→ TASK REQUIREMENTS
Quote only the lines from the top of the listing below down to and including the line with "const degree = Math.PI / 180;".

→ GIVEN DATA
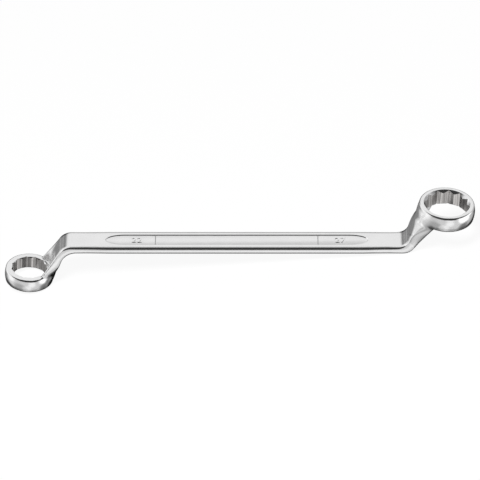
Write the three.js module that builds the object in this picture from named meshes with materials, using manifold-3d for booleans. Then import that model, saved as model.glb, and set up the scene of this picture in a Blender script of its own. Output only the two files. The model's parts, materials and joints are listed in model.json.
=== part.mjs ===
// Double-ended offset ring spanner: one chrome-plated drop forging.
// Millimetres, +Z up. It lies on a bench as such a spanner lies: on the edge of its small ring
// and on the underside of the bend below its large ring.
import * as THREE from 'three';
import { mergeVertices } from 'three/addons/utils/BufferGeometryUtils.js';
import Module from 'manifold-3d';

const wasm = await Module();
wasm.setup();

const degree = Math.PI / 180;

// Shank: a flat bar with a sloped land along each edge, a little narrower near its two bends.
const ringCentres = 285.2;      // between the two ring axes, along the shank
const shankWidth = 20.2;
const shankThickness = 5.2;
const waistWidth = 19.7;        // width just before the bends
const waistLength = 20;         // length over which the shank narrows to its waist
const waistSetback = 5;         // waist to the start of the bend
const landWidth = 2.4;          // sloped band along each edge of both broad faces
const landDrop = 0.4;           // how far its outer edge lies below the face
const edgeRadius = 0.9;         // rounding between a land and the side
const sideCrown = 0.25;         // how far the sides swell at the parting line

// Sunk panel in each broad face of the shank, for the size marks.
const panelLength = 180;
const panelWidth = 11.8;
const panelDepth = 0.5;
const panelEndLength = 13;      // length of the half-ellipse at each end
const panelWallRun = 0.45;      // how far a wall leans over its depth
const panelFilletShare = 0.45;  // part of the depth taken by the hollow at the foot of a wall
const panelFilletSag = 0.25;    // height of that hollow's middle edge, as part of its own height

// Both ring axes lean out by this angle from a square stand on the shank.
const ringLean = 2.7 * degree;

// Openings: a wide lead-in cone on the working face, a narrow one on the handle side.
const openingPoints = 12;
const leadInAngle = 45 * degree;
const workingMouthMargin = 0.3; // mouth circle outside the opening's corners
const handleMouthMargin = -0.6; // and, on the handle side, inside them

// Where each neck runs into its ring.
const bendWidth = 19.8;         // width at the end of the bend
const flareShare = 0.45;        // how much the neck's flare gathers towards the ring
const dishMargin = 1.7;         // hollow in the neck's outer face, outside the opening's corners
const squarePower = 1.6;        // how late the neck's inner side turns from flat to round
const swellPower = 1.3;         // how gently the neck rises from the ring's wall at its two sides
const rootSink = 0.2;           // neck's surface inside the ring's wall where it ends
const rootDepthShare = 0.75;    // how far up the ring the neck reaches
const rootPower = 1.4;          // how soon the neck sinks into the wall on the way
const rimTuckShare = 0.55;      // how far a rim's rounding stands out, as part of its height

const overrun = 3;              // how far each cutter runs past the surface

// The two ends. Distances to the bends are measured along the shank from the ring's axis.
const smallEnd = {
  acrossFlats: 22,
  cornerTurn: 17 * degree,      // one corner of the opening, from the outward direction
  rimRadius: 15.7,              // outer edge of the flat faces
  wallRadius: 16.9,             // fullest part of the rounded wall
  height: 9.7,
  offset: 20.8,                 // shank's middle plane to the face on the handle side
  rimRounding: 1.5,
  outerBendStart: 29.4,
  outerBendRadius: 10,
  innerBendStart: 33.1,
  innerBendRadius: 11.5,
  neckMeet: 8.3,                // where the neck's outer face meets the ring, before its axis
  neckSwell: 2.2,               // how far the neck's inner side stands out from the wall
};
const largeEnd = {
  acrossFlats: 27,
  cornerTurn: -7.5 * degree,
  rimRadius: 18.1,
  wallRadius: 19.5,
  height: 11.2,
  offset: 22.4,
  rimRounding: 1.7,
  outerBendStart: 28.9,
  outerBendRadius: 9,
  innerBendStart: 33.3,
  innerBendRadius: 8.5,
  neckMeet: 8.2,
  neckSwell: 1.7,
};

// Facets.
const flatSteps = 4;
const landSteps = 2;
const roundSteps = 3;
const sideSteps = 4;
const bendSteps = 7;
const neckSteps = 8;
const rootSteps = 5;
const waistSteps = 3;
const ringSteps = 72;
const rimSteps = 3;
const wallSteps = 6;
const panelEndSteps = 10;
const restPasses = 4;           // rounds of finding the two places it lies on
const weldDistance = 1e-4;      // corners of a mesh closer than this are one corner

const mix = (from, to, share) => from + (to - from) * share;
const ease = (share) => share * share * (3 - 2 * share);
const cornerRadius = (end) => end.acrossFlats / 2 / Math.cos(30 * degree);
const notchRadius = (end) => end.acrossFlats / 2 / Math.cos(180 * degree / openingPoints);

// Outside radius of a ring, a height above its face on the handle side.
function ringRadiusAt(end, height) {
  const rounding = end.rimRounding;
  const shoulder = end.rimRadius + rounding * rimTuckShare;
  const toFace = Math.min(height, end.height - height);
  if (toFace < rounding) {
    const rise = 1 - toFace / rounding;
    return mix(end.rimRadius, shoulder, Math.sqrt(1 - rise * rise));
  }
  const away = (height - end.height / 2) / (end.height / 2 - rounding);
  return mix(end.wallRadius, shoulder, away * away);
}

// Closed solid through a row of loops with equal point counts, its two ends closed by fans.
function loftLoops(loops) {
  const count = loops[0].length;
  const positions = loops.flat().flatMap((point) => [point.x, point.y, point.z]);
  const triangles = [];
  for (let row = 0; row + 1 < loops.length; row += 1) {
    for (let i = 0; i < count; i += 1) {
      const next = (i + 1) % count;
      const a = row * count + i;
      const b = row * count + next;
      triangles.push(a, b, a + count, b, b + count, a + count);
    }
  }
  const last = (loops.length - 1) * count;
  for (let i = 1; i + 1 < count; i += 1) {
    triangles.push(0, i + 1, i);
    triangles.push(last, last + i, last + i + 1);
  }
  const geometry = new THREE.BufferGeometry();
  geometry.setAttribute('position', new THREE.Float32BufferAttribute(positions, 3));
  geometry.setIndex(triangles);
  return geometry;
}

// A closed mesh as a solid that can be joined and cut.
function toSolid(geometry) {
  const bare = geometry.clone();
  bare.deleteAttribute('normal');
  bare.deleteAttribute('uv');
  const merged = mergeVertices(bare, weldDistance);
  const solid = new wasm.Manifold(new wasm.Mesh({
    numProp: 3,
    vertProperties: new Float32Array(merged.attributes.position.array),
    triVerts: new Uint32Array(merged.index.array),
  }));
  return solid;
}

function toGeometry(solid) {
  const mesh = solid.getMesh();
  const geometry = new THREE.BufferGeometry();
  geometry.setAttribute('position', new THREE.BufferAttribute(mesh.vertProperties, 3));
  geometry.setIndex(new THREE.BufferAttribute(mesh.triVerts, 1));
  geometry.computeVertexNormals();
  return geometry;
}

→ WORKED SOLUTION
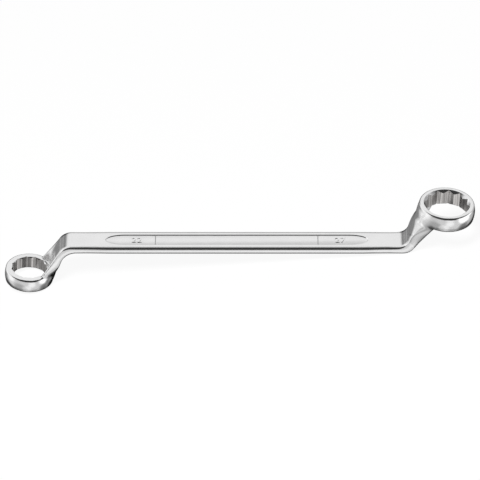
Write the three.js module that builds the object in this picture from named meshes with materials, using manifold-3d for booleans. Then import that model, saved as model.glb, and set up the scene of this picture in a Blender script of its own. Output only the two files. The model's parts, materials and joints are listed in model.json.
=== part.mjs ===
// Double-ended offset ring spanner: one chrome-plated drop forging.
// Millimetres, +Z up. It lies on a bench as such a spanner lies: on the edge of its small ring
// and on the underside of the bend below its large ring.
import * as THREE from 'three';
import { mergeVertices } from 'three/addons/utils/BufferGeometryUtils.js';
import Module from 'manifold-3d';

const wasm = await Module();
wasm.setup();

const degree = Math.PI / 180;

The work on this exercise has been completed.